Hydrocarbon Play Concepts Offshore Namibia and South Africa
The Venus discovery is in the outer sub-basin, as shown in a seismic dip line in Figure 1. The trapping mechanism of Venus is the basin floor fan fairway onlapping onto the Outer High. The Outer High plays an important part in controlling reservoir and source rock distribution and deposition and is also responsible for generating many other trapping configurations. Barremian-aged carbonates inboard drowned out during the sag phase but formed carbonate platforms on the Outer High. These can also be reservoirs in the form of shallow marine bioclastic limestones, build-ups, and shoals. The Venus reservoir Aptian sands were probably sourced from the inboard basin in the east and transported across the carbonate platform on the Outer High, to be deposited in the outer sub-basin, ponding in the accommodation space down-dip. The Shell-operated Graff-1 discovery in the inner sub-basin, shown on Figure 2, is of Late Cretaceous age (possibly Campanian to Santonian) and is buried approximately 2.5 km below mudline. The trap appears to be a stratigraphic sub-thrust trap developed at the outboard extent of the Late Cretaceous toe-thrust structures – which developed due to episodic gravitational collapse along the margin. The Outer High has probably played an important role for this trap, acting as a backstop causing turbidite sands to pond east of the High. The Outer High also seems to control the westerly extent of the Late Cretaceous toe-thrust imbricates. Some untested plays are the compressional toe-thrust structures of the Orange Basin’s gravitationally driven system and the large roll-over structures of the extensional domain inboard of the same gravity-driven system (Foldout).

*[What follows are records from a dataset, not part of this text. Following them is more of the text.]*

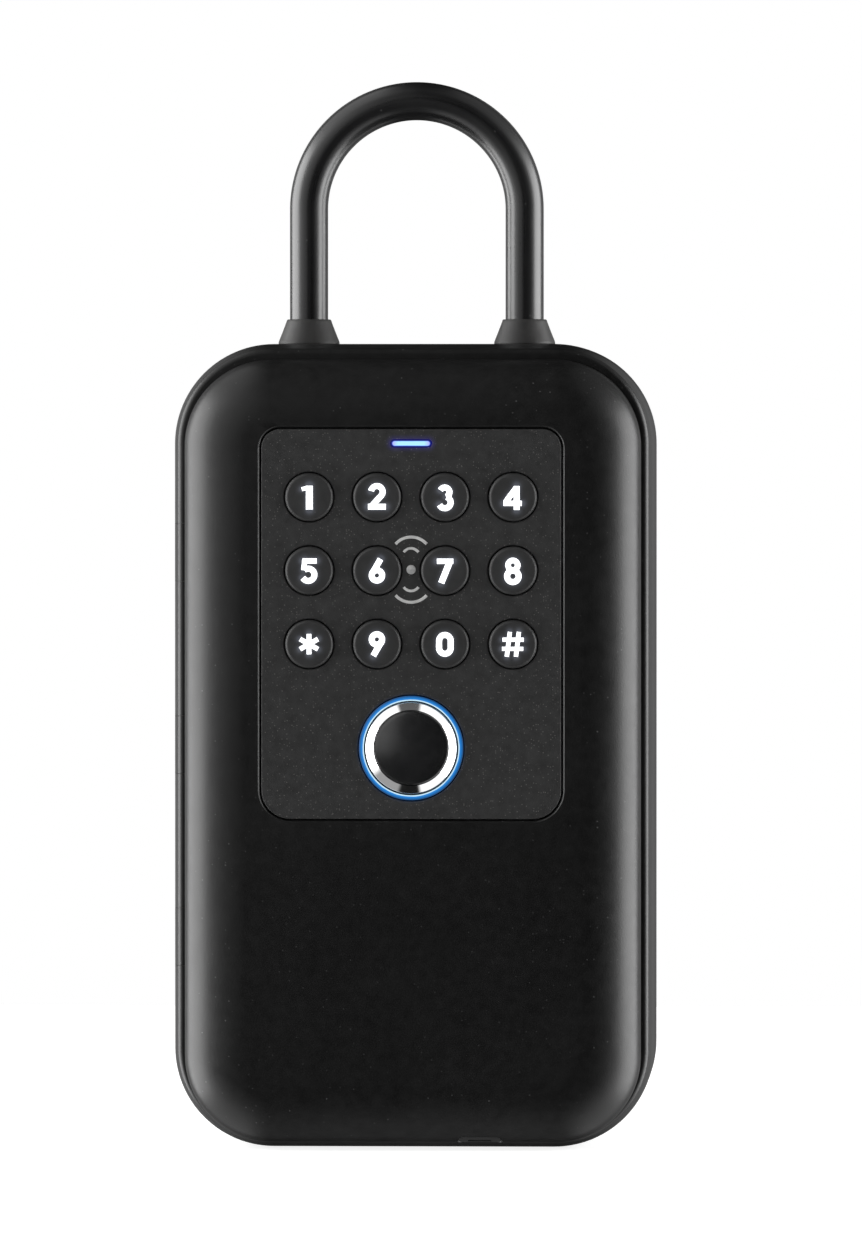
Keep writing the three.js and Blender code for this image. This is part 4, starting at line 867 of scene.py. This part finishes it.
# Hole plugs. A soft rubber button closes each of the four wall screw holes from inside.
PLUG = [(0, 44.2), (3.3, 44.22), (3.8, 44.4), (4.0, 44.75), (4.0, 45.1), (3.9, 45.2), (2.1, 45.3),
        (2.1, 47.4), (1.8, 47.7), (0, 47.7)]
for number, (across, up) in enumerate(WALL_HOLES, 1):
    plug = piece(f"wall_plug_{number}", turned(f"wall_plug_{number}", PLUG, across, up, 48), rubber)
    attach(plug, "case")
    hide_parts(f"hole_plug_{number}")

# Liner. A sheet of grey felt covers the back wall inside the case, cut out round the four plugs.
LINER = dict(left=-45.6, right=45.6, bottom=4.4, top=146, low=16.4, high=4)
felt, tree, shader = new_material("grey_felt", Roughness=0.97, Specular_IOR_Level=0.1)
hairs = cloudy(tree, object_place(tree), 1900.0, 6.0, 0.75)
wads = cloudy(tree, object_place(tree), 160.0, 3.0, 0.6)
tone = blended(tree, spanned(tree, hairs, 0.3, 0.7), (0.028, 0.030, 0.033), (0.072, 0.076, 0.082))
painted(tree, shader, spanned(tree, wads, 0.35, 0.65, 0.0, 0.45), tone, (0.045, 0.047, 0.051))
bumped(tree, shader, hairs, 0.00025)
plug_cuts = [round_hole(across, up, 4.3, 48) for across, up in WALL_HOLES]
liner = piece("felt_liner", plate("felt_liner", outline(LINER), plug_cuts, 44.3, 45.2, 0.3), felt)
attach(liner, "case")
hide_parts("liner_pad")


# Shackle lock. A stamped steel slide grips the necks of the shackle from under the case's top, and
# a moulded cover with guide rails holds it up there.
def softened(name, node, edge, corner=30):
    """A finer skin of one of the frame's solids: its faces are joined up and its corners rounded."""
    source = bpy.data.objects[node]
    shell = bmesh.new()
    shell.from_mesh(source.data)
    shell.transform(source.matrix_world)
    bmesh.ops.remove_doubles(shell, verts=shell.verts, dist=2e-6)
    bmesh.ops.dissolve_limit(shell, angle_limit=math.radians(0.6), verts=shell.verts, edges=shell.edges)
    sharp = [side for side in shell.edges
             if len(side.link_faces) == 2 and side.calc_face_angle() > math.radians(corner)]
    bmesh.ops.bevel(shell, geom=sharp, offset=edge / 1000, segments=2, profile=0.5, affect="EDGES",
                    clamp_overlap=True)
    return built(name, shell)


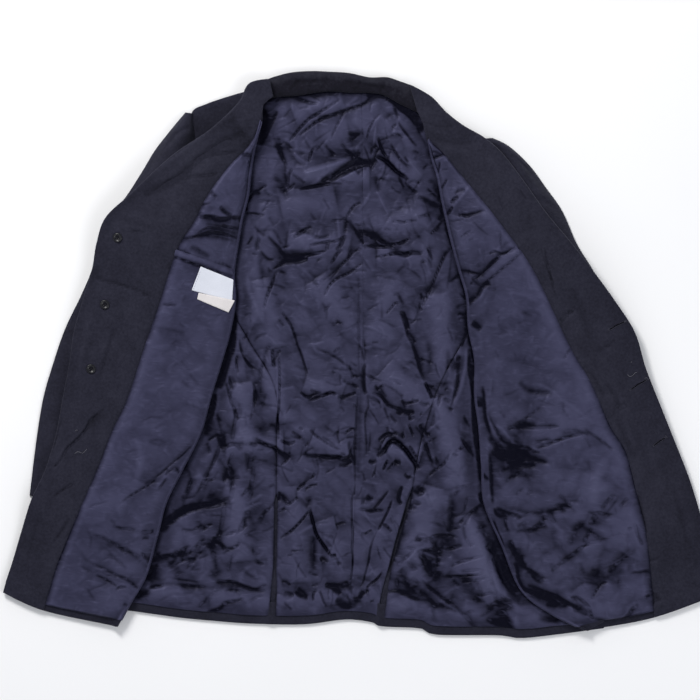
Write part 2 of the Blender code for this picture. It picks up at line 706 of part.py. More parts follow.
def front(side, sign, ribs, sleeve_top, lapel_rows, room):
    """Front panel, facing, front lining and lapel; returns the pieces' surfaces."""
    hidden = lower_layer(ribs, 3 * FRONT_ROWS, DENSE_COLUMNS).reshape(-1, 3)
    supports = np.vstack((hidden, sleeve_top))
    supports = np.vstack((supports, lapel(side, sign, ribs, lapel_rows, supports)))
    shell = front_grid(ribs, supports, room)
    cloth(f"front_{side}", shell, WOOL, sign, NAVY_WOOL)
    out = moved_out(shell, WOOL + CLEAR, sign)
    seam_column = LOWER_POINTS + BEND_COLUMNS + LINING_COLUMNS
    facing = out[:, seam_column:].copy()
    cloth(f"facing_{side}", facing, FACING, sign, NAVY_WOOL)
    lining = out[2:, LOWER_POINTS - 1:seam_column + 1].copy()
    reach = lining[:, 0] - lining[:, 1]
    reach *= WRAP / np.linalg.norm(reach, axis=1, keepdims=True)
    lining[:, 0] = lining[:, 1] + reach
    back_off = lining[:, -2] - lining[:, -1]
    lining[:, -1] += back_off * GAP / np.linalg.norm(back_off, axis=1, keepdims=True)
    lining[-1] += (lining[-2] - lining[-1]) * LINING_HEM / LAST_ROW_LENGTH
    cloth(f"front_lining_{side}", lining, LINING, sign, NAVY_LINING)
    return {
        "facing": surface(moved_out(facing, FACING, sign), sign),
        "lining": surface(moved_out(lining, LINING, sign), sign),
        "underside": surface(shell[:, seam_column - 1:], sign),
    }


# ---------------------------------------------------------------- collar
def collar():
    """Stand and fall in one: the fall is folded under and lies below the back."""
    inner_radius = (STAND_HIGH - COLLAR_CLOTH) / 2
    grid = []
    for k in range(COLLAR_ROWS + 1):
        t = k / COLLAR_ROWS * (len(COLLAR) - 1)
        crease = smooth([rib.crease for rib in COLLAR], t)
        seam = smooth([rib.seam for rib in COLLAR], t)
        width = float(np.linalg.norm(crease - seam))
        along = (crease - seam) / width
        turn = width - inner_radius - COLLAR_CLOTH
        profile = [(0.0, STAND_LOW), (turn * 0.5, 0.6 * STAND_HIGH + 0.4 * STAND_LOW)]
        for step in range(COLLAR_BEND + 1):
            angle = math.pi * (0.5 - step / COLLAR_BEND)
            profile.append((turn + inner_radius * math.cos(angle),
                            COLLAR_CLOTH + inner_radius * (1 + math.sin(angle))))
        profile += [(turn * 0.5, COLLAR_CLOTH), (-FALL_PAST_SEAM, COLLAR_CLOTH)]
        grid.append([(*(seam + along * s), z) for s, z in profile])
    cloth("collar", np.array(grid), COLLAR_CLOTH, -1, NAVY_WOOL)


# ---------------------------------------------------------------- small pieces
def on_surface(name, corners, columns, rows, trees, thickness, color):
    """A small flat piece that follows the surface below its four corners."""
    a, b, c, d = (np.array(corner, float) for corner in corners)
    grid = []
    for v in np.linspace(0, 1, rows + 1):
        line = []
        for u in np.linspace(0, 1, columns + 1):
            x, y = (1 - v) * ((1 - u) * a + u * b) + v * ((1 - u) * d + u * c)
            line.append((x, y, highest(trees, x, y, PATCH_AROUND) + GAP))
        grid.append(line)
    cloth(name, np.array(grid), thickness, 1, color)


def turned(name, profile, radius, height, place, normal, color):
    """A round piece: a profile of shares of its radius and height, turned about its axis."""
    mesh = bpy.data.meshes.new(name)
    points = [(r * radius * MM, 0.0, h * height * MM) for r, h in profile]
    mesh.from_pydata(points, [(i, i + 1) for i in range(len(points) - 1)], [])
    item = new_object(name, mesh, color)
    screw = item.modifiers.new("turn", "SCREW")
    screw.steps = ROUND_STEPS
    screw.render_steps = ROUND_STEPS
    screw.use_merge_vertices = True
    screw.merge_threshold = 0.00001
    screw.use_smooth_shade = True
    turn = Vector((0, 0, 1)).rotation_difference(normal)
    item.matrix_world = Matrix.Translation(place * MM) @ turn.to_matrix().to_4x4()


def seat(tree, x, y, radius, direction):
    """Place and axis of a disc that lies on a surface, or under it, without cutting it."""
    middle, normal = meet([tree], x, y, direction)
    normal = normal * (1 if normal.z * direction < 0 else -1)
    rise = 0.0
    for angle in np.linspace(0, 2 * math.pi, 13)[:-1]:
        place, _ = meet([tree], x + radius * math.cos(angle), y + radius * math.sin(angle),
                        direction)
        rise = max(rise, (place - middle).dot(normal))
    return middle + normal * (rise + GAP), normal


def backing_button(name, x, y, facing):
    """A plain backing button: a flat rim round a dished middle."""
    place, normal = seat(facing, x, y, BACKING_RADIUS, -1.0)
    turned(name, BACKING_PROFILE, BACKING_RADIUS, BACKING_THICK, place, normal, DARK_PLASTIC)


def front_button(name, x, y, underside):
    """A plain front button on the outer face, hidden between front and sleeve."""
    place, normal = seat(underside, x, y, FRONT_RADIUS, 1.0)
    turned(name, FRONT_PROFILE, FRONT_RADIUS, FRONT_THICK, place, normal, DARK_PLASTIC)


def main():
    for item in list(bpy.data.objects):
        bpy.data.objects.remove(item, do_unlink=True)
    collection = bpy.data.collections.new("dress_jacket")
    bpy.context.scene.collection.children.link(collection)

    back_and_sides("right", 1, RIGHT_FRONT, RIGHT_SEAM_LINE)
    back_and_sides("left", -1, LEFT_FRONT, LEFT_SEAM_LINE)
    collar()
    right_sleeve = sleeve("right", 1, RIGHT_SLEEVE, RIGHT_FRONT)
    left_sleeve = sleeve("left", -1, LEFT_SLEEVE, LEFT_FRONT)
    right = front("right", 1, RIGHT_FRONT, right_sleeve, RIGHT_LAPEL, BUTTON_ROOM)
    left = front("left", -1, LEFT_FRONT, left_sleeve, LEFT_LAPEL, LEFT_ROOM)

    right_inside = [right["lining"], right["facing"]]
    left_inside = [left["lining"], left["facing"]]
    for name, corners, columns, rows, trees, thickness, color in (
            ("pocket_right", RIGHT_POCKET, 4, 1, right_inside, POCKET_WELT, NAVY_LINING),
            ("pocket_left", LEFT_POCKET, 5, 1, left_inside, POCKET_WELT, NAVY_LINING),
            ("label_white", WHITE_LABEL, 3, 2, right_inside, LABEL, WHITE_SATIN),
            ("label_cream", CREAM_LABEL, 3, 1, right_inside, LABEL, CREAM_CLOTH)):
        on_surface(name, corners, columns, rows, trees, thickness, color)
    for number, (x, y) in enumerate(BACKING_PLACES, 1):
        backing_button(f"backing_button_{number}", x, y, right["facing"])
    for number, (x, y) in enumerate(FRONT_PLACES, 1):
        front_button(f"front_button_{number}", x, y, right["underside"])


main()
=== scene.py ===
"""Looks of a firefighter's dress jacket that lies open on its back with the lining up.

The back lies on the floor. Each front goes from its side seam in to a fold and out again
on top, over the sleeve. Lengths are in millimetres until a mesh is made. X runs across
the jacket, Y from the hem to the collar and Z up. Left and right are the wearer's, so the
right front is at -X. Lines run from the collar down to the hem.
"""
import math
from collections import namedtuple
from functools import lru_cache

import bpy
import numpy as np
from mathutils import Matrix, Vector
from mathutils.bvhtree import BVHTree


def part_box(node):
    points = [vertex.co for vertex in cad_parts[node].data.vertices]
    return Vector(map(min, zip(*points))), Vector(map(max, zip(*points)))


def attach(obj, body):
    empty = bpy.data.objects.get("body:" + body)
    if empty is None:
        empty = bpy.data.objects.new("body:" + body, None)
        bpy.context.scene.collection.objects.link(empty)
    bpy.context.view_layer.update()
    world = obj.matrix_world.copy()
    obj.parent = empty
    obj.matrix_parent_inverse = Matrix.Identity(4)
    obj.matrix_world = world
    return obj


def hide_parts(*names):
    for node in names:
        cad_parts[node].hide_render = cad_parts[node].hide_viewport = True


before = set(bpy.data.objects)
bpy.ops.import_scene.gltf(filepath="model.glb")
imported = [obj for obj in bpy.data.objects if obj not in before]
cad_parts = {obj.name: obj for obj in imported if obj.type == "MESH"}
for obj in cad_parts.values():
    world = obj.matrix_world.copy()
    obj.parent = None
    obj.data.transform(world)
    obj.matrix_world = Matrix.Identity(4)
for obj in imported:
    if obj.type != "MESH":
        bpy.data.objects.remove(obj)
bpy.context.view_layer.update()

MM = 0.001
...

Source Rock Presence and Maturation Modelling
Interpretation of regional seismic data and well information along the Namibia and South Africa margin suggests that the Barremian–Aptian source rock is distributed over wide parts of offshore Namibia, as far north as the Walvis Ridge, and southwards into South Africa. The source rock thickness is varying across the two main sub-basin depocentres, which are divided by the Outer High. The Barremian–Aptian restricted marine source rock which was encountered in previous exploration wells has a varied Total Organic Carbon between 1% and 14%, the control of which is suggested to be the dilution with differing clastics inboard and better distal organic content outboard. Overall, based on the available data, the best oil-prone source rock seems most likely to be present in the outer sub-basin and at the western edge of the inner sub-basin where it is less likely to be diluted with shelf-derived clastics. 1D basin modelling at several well and pseudo-well locations offshore Namibia and South Africa based on regional well-tied seismic surfaces, a continental crust rift temperature model and a Miocene heating event in the Orange Basin (Vema hotspot) corroborate a Late Cretaceous start of oil generation on the western flanks with most of the kerogen converted to oil by mid-Tertiary times. The wider basin modelling study, now tied in with the oil window from the Venus discovery, indicates favourable burial history for oil expulsion in the outboard, not only for the Orange Basin, but in the Lüderitz and Walvis basins along the equivalent fairway trend. Mapping the kitchens and the discoveries' amplitude versus offset anomalies is key to understanding the play fairways of the recent discoveries, and more importantly how each play concept works. Important next steps are mapping the Aptian interval west of the Outer High for fan geometries and finding channels that cut across the carbonate platform to identify where Venus lookalikes may exist in other parts of Namibia, as well as mapping out and modelling the maturity of the underlying Barremian–Aptian and Cenomanian–Turonian source rocks outboard and inboard of the Outer High. There will be many prospective ponded sand bodies equivalent to the Venus trap type and Graff lookalikes found along the length of the Namibian and South African outboard fairway, surrounded by Aptian source rock, which is likely in the oil window.